What this task involves: In the listing below, find the line holding "Write part 2" and the line holding "return self.signal(self.node(kind, inputs, **settings), output)". Write out those two lines and all lines between, exactly, and nothing more.

The input:
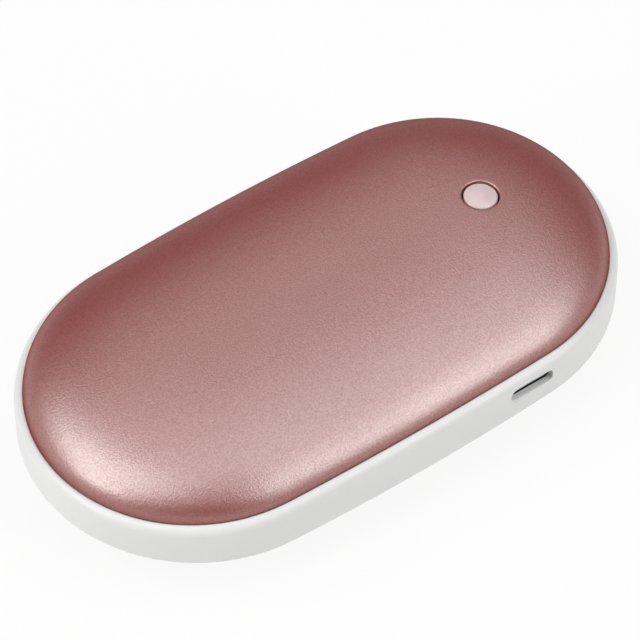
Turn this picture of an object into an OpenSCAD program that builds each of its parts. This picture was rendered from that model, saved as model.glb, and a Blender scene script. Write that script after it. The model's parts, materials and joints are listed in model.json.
...
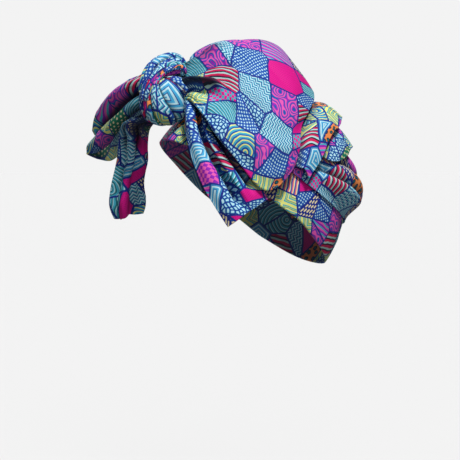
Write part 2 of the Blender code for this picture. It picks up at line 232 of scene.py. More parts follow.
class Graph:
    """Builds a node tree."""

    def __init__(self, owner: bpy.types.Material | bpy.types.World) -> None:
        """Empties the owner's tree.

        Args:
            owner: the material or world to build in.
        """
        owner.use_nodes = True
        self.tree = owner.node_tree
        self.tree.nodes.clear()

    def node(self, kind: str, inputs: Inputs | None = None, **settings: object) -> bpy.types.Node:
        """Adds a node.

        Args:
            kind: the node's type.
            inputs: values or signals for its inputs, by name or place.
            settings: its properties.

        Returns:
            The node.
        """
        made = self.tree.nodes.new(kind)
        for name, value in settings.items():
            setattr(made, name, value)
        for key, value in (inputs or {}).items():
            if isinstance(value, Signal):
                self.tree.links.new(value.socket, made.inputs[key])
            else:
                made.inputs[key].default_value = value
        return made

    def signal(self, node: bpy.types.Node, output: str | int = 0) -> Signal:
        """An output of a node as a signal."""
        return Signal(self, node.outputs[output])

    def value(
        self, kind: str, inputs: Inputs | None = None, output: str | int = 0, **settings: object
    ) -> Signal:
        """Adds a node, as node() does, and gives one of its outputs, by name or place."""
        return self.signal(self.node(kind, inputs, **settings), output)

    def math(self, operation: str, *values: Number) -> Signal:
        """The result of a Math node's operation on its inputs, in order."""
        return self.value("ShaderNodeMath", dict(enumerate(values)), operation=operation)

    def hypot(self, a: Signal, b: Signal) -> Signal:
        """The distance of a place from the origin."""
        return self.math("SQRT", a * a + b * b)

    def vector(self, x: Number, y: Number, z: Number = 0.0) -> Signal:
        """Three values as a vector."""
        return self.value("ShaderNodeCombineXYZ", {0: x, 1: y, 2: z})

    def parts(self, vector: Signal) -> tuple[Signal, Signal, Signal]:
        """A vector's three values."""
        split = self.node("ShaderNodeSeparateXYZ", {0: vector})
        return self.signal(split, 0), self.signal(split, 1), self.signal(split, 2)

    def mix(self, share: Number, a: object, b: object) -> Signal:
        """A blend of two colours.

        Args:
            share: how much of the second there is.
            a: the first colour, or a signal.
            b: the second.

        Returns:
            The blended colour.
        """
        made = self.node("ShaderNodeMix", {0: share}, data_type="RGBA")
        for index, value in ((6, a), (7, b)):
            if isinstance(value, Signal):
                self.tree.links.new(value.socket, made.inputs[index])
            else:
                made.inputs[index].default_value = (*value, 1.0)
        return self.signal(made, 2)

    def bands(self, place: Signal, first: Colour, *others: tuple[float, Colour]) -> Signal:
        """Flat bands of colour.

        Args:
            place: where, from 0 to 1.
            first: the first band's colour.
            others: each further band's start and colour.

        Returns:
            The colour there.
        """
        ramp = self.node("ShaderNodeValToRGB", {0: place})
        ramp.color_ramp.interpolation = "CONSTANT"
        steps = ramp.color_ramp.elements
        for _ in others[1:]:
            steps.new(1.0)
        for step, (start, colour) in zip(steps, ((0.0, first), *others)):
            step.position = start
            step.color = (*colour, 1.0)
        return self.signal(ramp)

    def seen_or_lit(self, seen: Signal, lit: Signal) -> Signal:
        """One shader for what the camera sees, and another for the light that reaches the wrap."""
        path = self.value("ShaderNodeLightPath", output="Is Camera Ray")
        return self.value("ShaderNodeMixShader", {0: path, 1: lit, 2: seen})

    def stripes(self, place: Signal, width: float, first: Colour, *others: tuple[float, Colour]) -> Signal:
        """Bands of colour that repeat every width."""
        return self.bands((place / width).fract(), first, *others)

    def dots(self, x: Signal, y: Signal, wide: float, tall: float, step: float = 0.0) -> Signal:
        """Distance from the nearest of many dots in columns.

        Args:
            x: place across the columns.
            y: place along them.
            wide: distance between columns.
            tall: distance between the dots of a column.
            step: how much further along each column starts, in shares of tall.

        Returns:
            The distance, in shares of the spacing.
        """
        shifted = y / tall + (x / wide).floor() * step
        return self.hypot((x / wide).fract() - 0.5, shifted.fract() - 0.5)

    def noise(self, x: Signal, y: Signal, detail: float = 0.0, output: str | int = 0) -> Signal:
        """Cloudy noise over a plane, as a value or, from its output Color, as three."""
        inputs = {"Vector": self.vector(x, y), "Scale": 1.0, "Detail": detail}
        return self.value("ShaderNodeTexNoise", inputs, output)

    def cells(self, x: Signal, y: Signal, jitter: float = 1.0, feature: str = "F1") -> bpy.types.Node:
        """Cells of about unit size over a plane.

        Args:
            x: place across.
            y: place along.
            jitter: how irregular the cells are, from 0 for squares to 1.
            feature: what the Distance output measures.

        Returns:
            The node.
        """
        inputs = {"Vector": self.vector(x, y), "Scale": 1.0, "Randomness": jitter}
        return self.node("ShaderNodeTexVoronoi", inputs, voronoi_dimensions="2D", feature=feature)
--
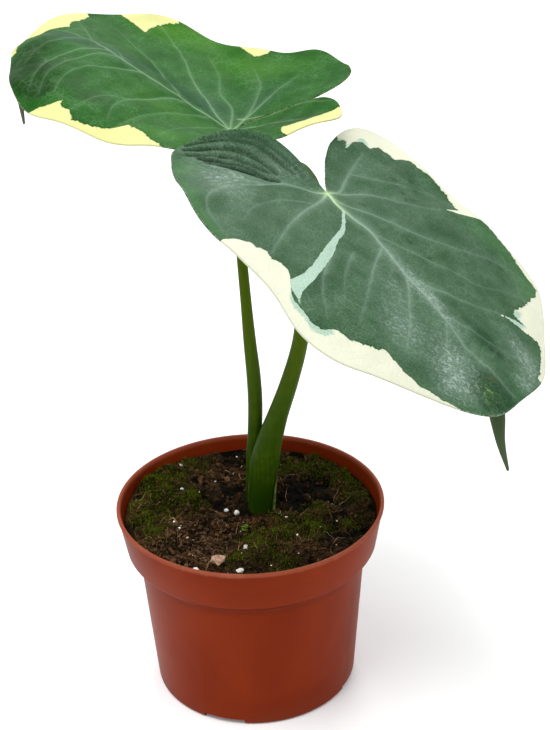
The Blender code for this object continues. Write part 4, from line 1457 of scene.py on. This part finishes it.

Written response:
Write part 2 of the Blender code for this picture. It picks up at line 232 of scene.py. More parts follow.
class Graph:
    """Builds a node tree."""

    def __init__(self, owner: bpy.types.Material | bpy.types.World) -> None:
        """Empties the owner's tree.

        Args:
            owner: the material or world to build in.
        """
        owner.use_nodes = True
        self.tree = owner.node_tree
        self.tree.nodes.clear()

    def node(self, kind: str, inputs: Inputs | None = None, **settings: object) -> bpy.types.Node:
        """Adds a node.

        Args:
            kind: the node's type.
            inputs: values or signals for its inputs, by name or place.
            settings: its properties.

        Returns:
            The node.
        """
        made = self.tree.nodes.new(kind)
        for name, value in settings.items():
            setattr(made, name, value)
        for key, value in (inputs or {}).items():
            if isinstance(value, Signal):
                self.tree.links.new(value.socket, made.inputs[key])
            else:
                made.inputs[key].default_value = value
        return made

    def signal(self, node: bpy.types.Node, output: str | int = 0) -> Signal:
        """An output of a node as a signal."""
        return Signal(self, node.outputs[output])

    def value(
        self, kind: str, inputs: Inputs | None = None, output: str | int = 0, **settings: object
    ) -> Signal:
        """Adds a node, as node() does, and gives one of its outputs, by name or place."""
        return self.signal(self.node(kind, inputs, **settings), output)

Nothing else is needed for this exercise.